You’re going to teach your dog to heel.

Training a dog to heel takes a lot of concentration from your pooch, and a lot of patience from you. There’s tons of repetition, variability, treat giving, and affectionate praise involved so get ready for a long endeavor. Like most tricks, it’s not the difficulty involved that makes it so tasking to teach your dog. It’s the sheer redundancy and time spent that really has you pulling your hair out. So long as you’re prepared for that you should do just fine. So let’s get started.

The objective in training a dog to heel is to teach your dog to come immediately when called and stay right by your side. This is a handy skill for an excitable hound who, left unattended, may just tackle your neighbor’s toddler. Begin with your dog in the Heel position, adjacent to your leg, but not touching you.  Keep one of the hound’s favorite snacks in hand at about waist height with plenty more in reserve.. Take two steps forward, leading the dog with the treat. Always teach your dog to heel on one side, left or right according to your preference.
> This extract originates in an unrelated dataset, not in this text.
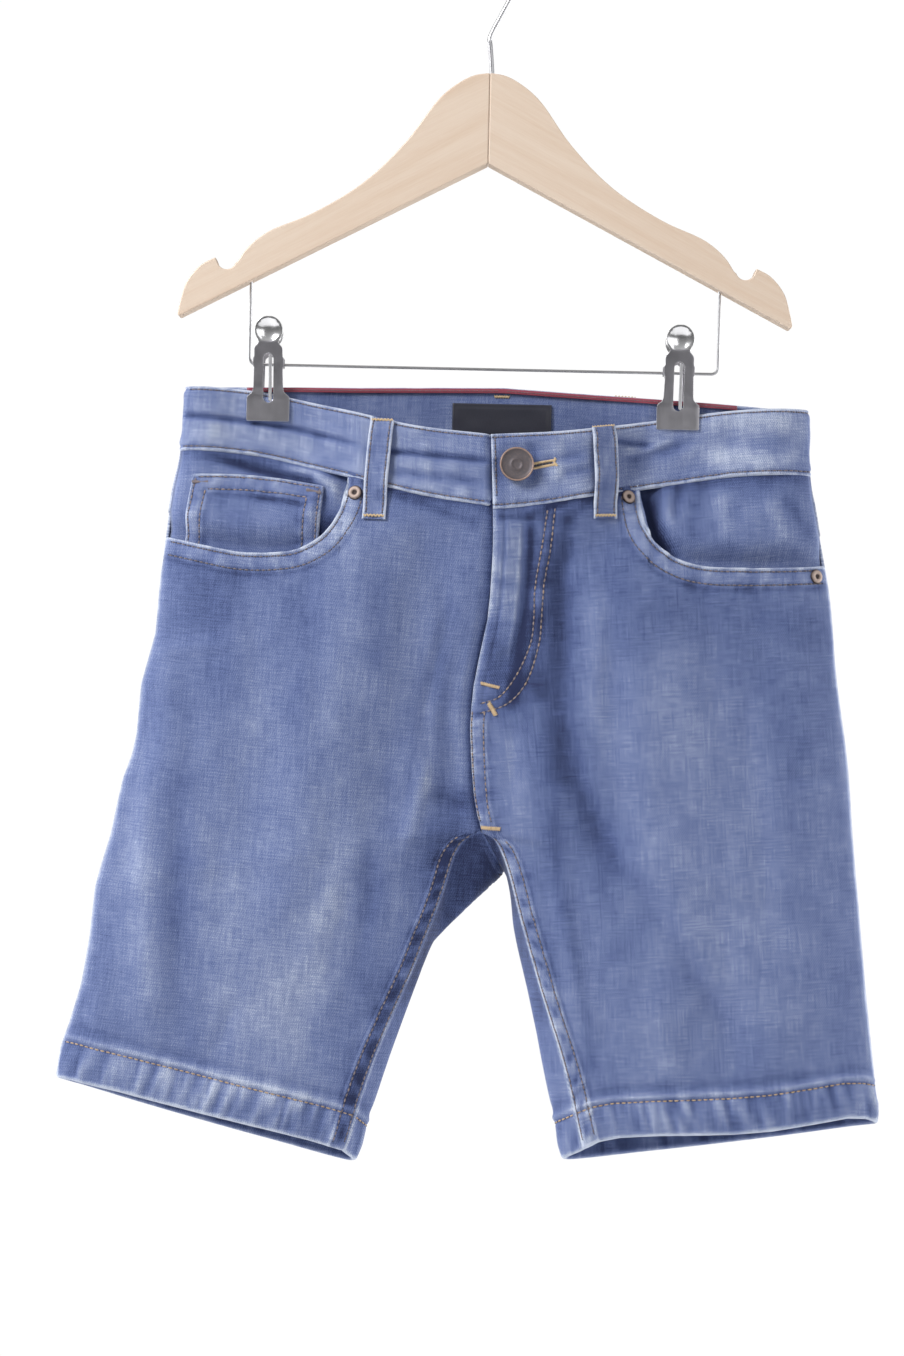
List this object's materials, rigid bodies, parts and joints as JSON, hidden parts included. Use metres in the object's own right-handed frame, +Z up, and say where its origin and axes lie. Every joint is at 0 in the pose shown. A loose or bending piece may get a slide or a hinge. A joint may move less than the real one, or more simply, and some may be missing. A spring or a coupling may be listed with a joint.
{
  "type": "denim shorts on clip hanger",
  "caption": "Child's five-pocket denim shorts with turned-up hems, hung flat by two sheet-metal spring clips from the wire bar of a wooden hanger.",
  "frame": {"origin": "The hook's seat: the lowest point of the inside of the hook's arc, at its crown, where it rests on a rail or peg.", "axes": "+Z up, +Y towards the garment's back, +X towards the wearer's left."},
  "size_m": [0.4062, 0.0535, 0.611],
  "materials": {
    "denim": "washed mid-blue twill, faded along seams and over the thighs",
    "label_satin": "black woven satin",
    "red_tape": "red woven tape",
    "zip_tape": "dark blue woven zip tape with metal teeth",
    "copper": "antique copper plate",
    "beech": "clear satin lacquer on light beech",
    "clip_steel": "dark nickel plate, satin",
    "wire": "zinc plate, satin"
  },
  "bodies": {
    "root": {"back_left": "denim", "back_pocket_left": "denim", "back_pocket_right": "denim", "back_right": "denim", "belt_loop_back_centre": "denim", "belt_loop_back_left": "denim", "belt_loop_back_right": "denim", "belt_loop_front_left": "denim", "belt_loop_front_right": "denim", "button": "copper", "clip_left_back": "clip_steel", "clip_left_front": "clip_steel", "clip_left_spring": "clip_steel", "clip_right_back": "clip_steel", "clip_right_front": "clip_steel", "clip_right_spring": "clip_steel", "coin_pocket": "denim", "fly_shield": "denim", "front_left": "denim", "front_right": "denim", "hanger_arm_left": "beech", "hanger_arm_right": "beech", "hanger_hook": "wire", "label": "label_satin", "pocket_left": "denim", "pocket_right": "denim", "rivet_left_inner": "copper", "rivet_left_outer": "copper", "rivet_right_inner": "copper", "rivet_right_outer": "copper", "trouser_bar": "wire", "waist_tape": "red_tape", "waistband": "denim", "yoke_left": "denim", "yoke_right": "denim", "zip": "zip_tape"}
  },
  "joints": []
}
When the dog follows your lead and comes to a stop at your side reward the behavior with a treat and verbal praise. Did you enjoy that? Good, while training a dog to heel you’ll be doing it thousands of times. Once you’re comfortable with the pup’s ability at two steps, increase the distance. As you’re leading the dog, consistently keep its attention by calling its name and making kissing, clicking, or whistling noises. Don’t add the verbal command, “Heel” until you teach your dog to consistently and correctly perform the trick. The concept behind this is to establish the behavior before cementing the trick with the command.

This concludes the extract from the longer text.